A los periodistas que trabajan para los editores se les conoce como ‘cargaladrillos’, y es por donde se comienza, del mismo modo que para llegar a Papa se empieza por sacristán. Lo triste en el caso que nos ocupa es que son legiones de reporteros que más parecen desempeñando el papel de mensajeros, pues van a donde el personaje que les entrega una declaración en forma de noticia, la cual llevan, redactan y entregan al medio que la publica, sin que en ese trayecto la información sea sometida a comprobación o haya recibido un tratamiento creativo que la destaque del montón. El ‘mensajero’ fue a la fuente, recibió y entregó. Para eso lo contrataron, y su duración en ese empleo dependerá de que no se salga de la norma ni le dé por cuestionar el esquema. Y aquí podría contar mi experiencia como reportero de El Tiempo, pero la reservo para otro día.

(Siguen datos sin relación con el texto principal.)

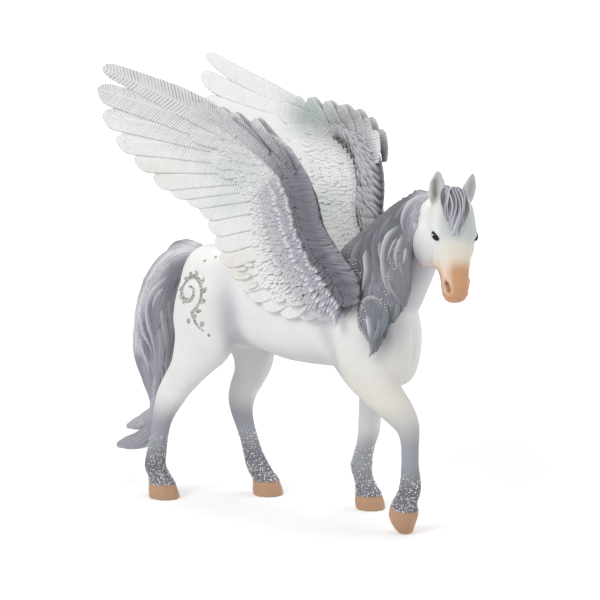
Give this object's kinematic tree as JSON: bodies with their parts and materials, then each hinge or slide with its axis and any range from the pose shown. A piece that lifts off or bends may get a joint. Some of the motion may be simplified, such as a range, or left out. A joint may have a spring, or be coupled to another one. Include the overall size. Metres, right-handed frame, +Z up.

La tristeza es mayor cuando se descubre que hay periodistas que gracias a sus esfuerzos y a su talento lograron un merecido prestigio, pero una vez llegados al curubito olvidaron que una de las funciones del periodismo es la vigilancia de toda forma de poder (por eso lo llaman el cuarto poder), y prefirieron armar roscas de vacas sagradas desde las que sirven a los intereses políticos o económicos de los dueños de los medios que los llevaron al estrellato, mientras procuran silenciar o invisibilizar a los colegas que se atreven a disentir de sus artimañas en el manejo de la información.

En lo político se dan situaciones llamativas como las de Claudia Gurisatti y María Isabel Rueda, quienes pusieron sendos noticiero y columna de opinión a favor de una causa política de derecha, en el primer caso de la mano del uribismo y en el segundo como pregonera de una ideología identificada con el Partido Conservador que la hizo elegir representante a la Cámara en 1998. Está además el caso ya aberrante de Ernesto Yamhure, quien le reportaba sus columnas de El Espectador al máximo jefe de las AUC, Carlos Castaño, y este le ordenaba agregar o suprimir determinados apartes: “Le pido un favor, inserte un párrafo donde alerte a las AUC sobre la importancia del cumplimiento de su palabra ante la opinión pública…”

En lo económico abunda el número de periodistas cuya pluma tiene un precio, y es Daniel Coronell quien se encarga de recordarnos tres casos: uno –y dos- el de William Calderón (La Barca), quien le cobraba a la Registraduría Nacional por contenidos que aparecían en su columna de El Nuevo Siglo y en la de ‘Juan Paz’, nombre este de la columna de Jairo León García hasta que la editora general de El Mundo de Medellín, Irene Gaviria, decidió suprimirla al constatar que “daba cabida a rumores sin confirmar y servía a agendas distintas a las periodísticas”. El tercer caso es el de Gustavo Álvarez Gardeazábal, amigo de los dos anteriores, sacado de La Luciérnaga de Caracol según él por presiones del alto gobierno pero según su director, Gustavo Gómez, porque “uno puede trabajar con gente que no lo quiera a uno… siempre y cuando sean honestos y no se lucren con lo que dicen al aire”.

Es esta clase de supuestos periodistas (en realidad activistas políticos camuflados o mercachifles de la información) la que representa una vergüenza pública para una profesión que con el paso de los días se desdibuja más, a tal punto que hoy el primer diario del país es una de las tantísimas propiedades de un banquero, y el dueño del primer canal de televisión es un industrial de las gaseosas y el azúcar.

Esto no significa que debamos decir ‘apague y vámonos’, porque paralela a la mercantilización de los medios avanza la lucha de los periodistas que aún creen en la rectitud profesional y en la búsqueda implacable de la verdad, y solo en esta columna ya he mencionado tres, incluyendo a un catalán. Pero conviene desconfiar de los que le ponen precio a su conciencia, y también de quienes un día deciden lanzarse a la política y luego regresan al periodismo, como si existiera una puerta giratoria que les permite estar saliendo y entrando a su amaño.

DE REMATE: A pesar de las diferencias con la ex uribista Vicky Dávila, aprecio y admiro el trabajo que realizó en torno a la corrupción generalizada que se vive en la Policía Nacional y me solidarizo con la colega ante los intentos que se hicieron desde esa institución para espiar, intimidar y tratar de torpedear la publicación de la explosiva información que publicó La FM de RCN.